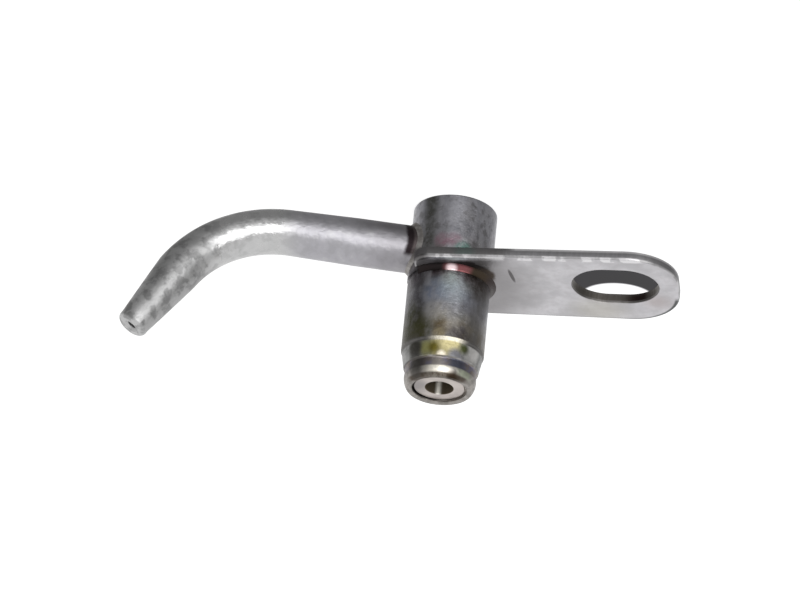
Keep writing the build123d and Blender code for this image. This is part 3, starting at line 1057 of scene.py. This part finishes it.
class NOZZLE_OT_brazing(bpy.types.Operator):
    """Run the brazing metal round the plate's hole and dress the tube's bead"""

    bl_idname = "nozzle.brazing"
    bl_label = "Braze the Joints"

    def execute(self, context):
        s = sizes()
        groove = s.spigot_radius - s.relief_depth
        hole = HEAD_RADIUS + s.braze_gap
        head_foot = (HEAD_RADIUS, PLATE_BACK - s.plate_fillet)
        back_foot = (HEAD_RADIUS + s.plate_fillet, PLATE_BACK)
        face_foot = (hole + s.braze_bevel, 0)
        spigot_foot = (s.spigot_radius, s.relief_width)
        piece = turn("plate_brazing", [
            spigot_foot, (groove, s.relief_width), (groove, 0), (HEAD_RADIUS, 0), head_foot,
            *hollow(head_foot, back_foot, s.fillet_hollow),
            back_foot, (hole, PLATE_BACK), (hole, -s.braze_bevel), face_foot,
            *hollow(face_foot, spigot_foot, s.fillet_hollow),
        ], FINE_SIDES)
        merge_doubles()
        bpy.ops.mesh.bisect(
            plane_co=(PLATE_ROOT - s.braze_setback, 0, 0), plane_no=(1, 0, 0),
            use_fill=True, clear_outer=True,
        )
        close_up()
        settle(piece, plate_braze_finish(), "nozzle", "plate_braze")
        dress(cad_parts["tube_braze"], tube_braze_finish())
        return {"FINISHED"}


class NOZZLE_OT_valve(bpy.types.Operator):
    """Finish the ball and the spring inside the body"""

    bl_idname = "nozzle.valve"
    bl_label = "Finish the Valve"

    def execute(self, context):
        tint = colours()
        dress(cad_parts["check_ball"], plain_metal("polished_ball", tint.ball, 0.08))
        dress(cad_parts["valve_spring"], plain_metal("spring_wire", tint.spring, 0.3))
        return {"FINISHED"}


class NOZZLE_OT_stage(bpy.types.Operator):
    """Set up floor, lamp, world and camera"""

    bl_idname = "nozzle.stage"
    bl_label = "Set up the Studio"

    def execute(self, context):
        self.camera()
        self.floor()
        self.lamp()
        self.world()
        context.scene.view_settings.view_transform = "Standard"
        return {"FINISHED"}

    def camera(self):
        t = studio()
        back = Vector((
            math.sin(t.camera_turn) * math.cos(t.camera_height),
            -math.cos(t.camera_turn) * math.cos(t.camera_height),
            math.sin(t.camera_height),
        ))
        right = Vector((math.cos(t.camera_turn), math.sin(t.camera_turn), 0))
        up = back.cross(right)
        target = right * t.target_right + up * t.target_up
        rolled_right = right * math.cos(t.camera_roll) + up * math.sin(t.camera_roll)
        rolled_up = up * math.cos(t.camera_roll) - right * math.sin(t.camera_roll)
        axes = Matrix((rolled_right, rolled_up, back)).transposed()
        start_clean()
        bpy.ops.object.camera_add(
            location=target + back * t.camera_distance, rotation=axes.to_euler()
        )
        camera = bpy.context.object
        camera.data.lens = t.lens
        camera.data.sensor_width = 36
        camera.data.clip_start = 0.01
        bpy.context.scene.camera = camera

    def floor(self):
        """A pale floor that carries the plate's soft shadow, with the light patch that the slot
        lets through."""
        start_clean()
        bpy.ops.mesh.primitive_plane_add(size=4, location=(0, 0, HEAD_END))
        floor = bpy.context.object
        floor.name = "floor"
        material, finish, place = new_material("pale_floor")
        path = finish.node("LightPath", {}, output=None)
        seen = Wire(finish, path.outputs["Is Camera Ray"])
        y = finish.parts(place)[1]
        narrowed = finish.stretched(place, 0.84, 1.0, 0.0)
        shadow = finish.distance(narrowed, (-18.9, 20.2, 0)).between(7.6, 5.6)
        shadow = shadow * y.between(25.5, 22.5)
        light_patch = finish.distance(narrowed, (-18.65, 24.6, 0)).between(4.9, 4.4)
        level = 1 - 0.95 * shadow * (1 - light_patch)
        tone = finish.mix(level, (0.97, 0.93, 1.0), 1.0)
        grey = finish.mix(level, 0.02, 0.5)
        glow = finish.node("Emission", {}, tone, 0.85 * seen * level)
        matt = finish.node("BsdfDiffuse", {}, grey)
        both = finish.node("AddShader", {}, glow, matt)
        finish.node("OutputMaterial", {}, both)
        dress(floor, material)
        floor.visible_glossy = False
        floor.visible_shadow = False

    def lamp(self):
        """One large soft lamp to the left of the camera, facing the origin."""
        t = studio()
        place = Vector(t.key_from).normalized() * t.key_distance
        facing = (-place).to_track_quat("-Z", "Y").to_euler()
        start_clean()
        bpy.ops.object.light_add(type="AREA", location=place, rotation=facing)
        lamp = bpy.context.object
        lamp.name = "key_lamp"
        lamp.data.shape = "RECTANGLE"
        lamp.data.size = t.key_width
        lamp.data.size_y = t.key_height
        lamp.data.energy = t.key_power
        lamp.visible_camera = False

    def world(self):
        """White for the camera; in the metal, a white backdrop and a dim room behind the camera."""
        t = studio()
        world = bpy.data.worlds.new("studio")
        bpy.context.scene.world = world
        world.use_nodes = True
        finish = Finish(world.node_tree)
        direction = finish.node("TexCoord", {}, output="Generated")
        x, y, z = finish.parts(direction)
        backdrop = (y + z + 0.25 * x).between(-0.35, 0.45)
        towards_key = finish.node(
            "VectorMath", {"operation": "DOT_PRODUCT"},
            direction, (-0.341, -0.936, 0.087), output="Value",
        )
        level = t.dim + (1 - t.dim) * backdrop + 0.45 * towards_key.between(0.55, 0.95)
        path = finish.node("LightPath", {}, output=None)
        glossy = Wire(finish, path.outputs["Is Glossy Ray"])
        diffuse = Wire(finish, path.outputs["Is Diffuse Ray"])
        strength = (1 - glossy - diffuse) + glossy * level + diffuse * 0.5
        background = finish.node("Background", {}, 1.0, strength)
        finish.node("OutputWorld", {}, background)


class NOZZLE_PT_panel(bpy.types.Panel):
    """Lists the steps that build the nozzle."""

    bl_label = "Cooling Nozzle"
    bl_idname = "NOZZLE_PT_panel"
    bl_space_type = "VIEW_3D"
    bl_region_type = "UI"
    bl_category = "Cooling Nozzle"

    def draw(self, context):
        for step in STEPS:
            self.layout.operator(step.bl_idname)
        for group in (sizes(), colours(), studio()):
            for name in type(group).__annotations__:
                self.layout.prop(group, name, text=name.replace("_", " ").capitalize())


STEPS = (
    NOZZLE_OT_body, NOZZLE_OT_plate, NOZZLE_OT_tube, NOZZLE_OT_ring, NOZZLE_OT_brazing,
    NOZZLE_OT_valve, NOZZLE_OT_stage,
)
GROUPS = {
    "nozzle_sizes": NozzleSizes, "nozzle_colours": NozzleColours, "nozzle_studio": NozzleStudio
}


def register():
    for group in GROUPS.values():
        bpy.utils.register_class(group)
    for name, group in GROUPS.items():
        setattr(bpy.types.Scene, name, bpy.props.PointerProperty(type=group))
    for step in STEPS:
        bpy.utils.register_class(step)
    bpy.utils.register_class(NOZZLE_PT_panel)


def unregister():
    bpy.utils.unregister_class(NOZZLE_PT_panel)
    for step in reversed(STEPS):
        bpy.utils.unregister_class(step)
    for name in GROUPS:
        delattr(bpy.types.Scene, name)
    for group in GROUPS.values():
        bpy.utils.unregister_class(group)


def corners(box):
    """A box as plain lists of numbers."""
    return [[round(number, 7) for number in corner] for corner in box]


def main():
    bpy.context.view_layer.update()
    register()
    bpy.ops.nozzle.body()
    bpy.ops.nozzle.plate()
    bpy.ops.nozzle.tube()
    bpy.ops.nozzle.ring()
    bpy.ops.nozzle.brazing()
    bpy.ops.nozzle.valve()
    bpy.ops.nozzle.stage()
    start_clean()


if __name__ == "__main__":
    main()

#### [Exercise description]
In the listing above, find the line containing "bpy.context.view_layer.update()" and please quote exactly that line through the last one, and no other lines.

#### [Finished answer]
    bpy.context.view_layer.update()
    register()
    bpy.ops.nozzle.body()
    bpy.ops.nozzle.plate()
    bpy.ops.nozzle.tube()
    bpy.ops.nozzle.ring()
    bpy.ops.nozzle.brazing()
    bpy.ops.nozzle.valve()
    bpy.ops.nozzle.stage()
    start_clean()


if __name__ == "__main__":
    main()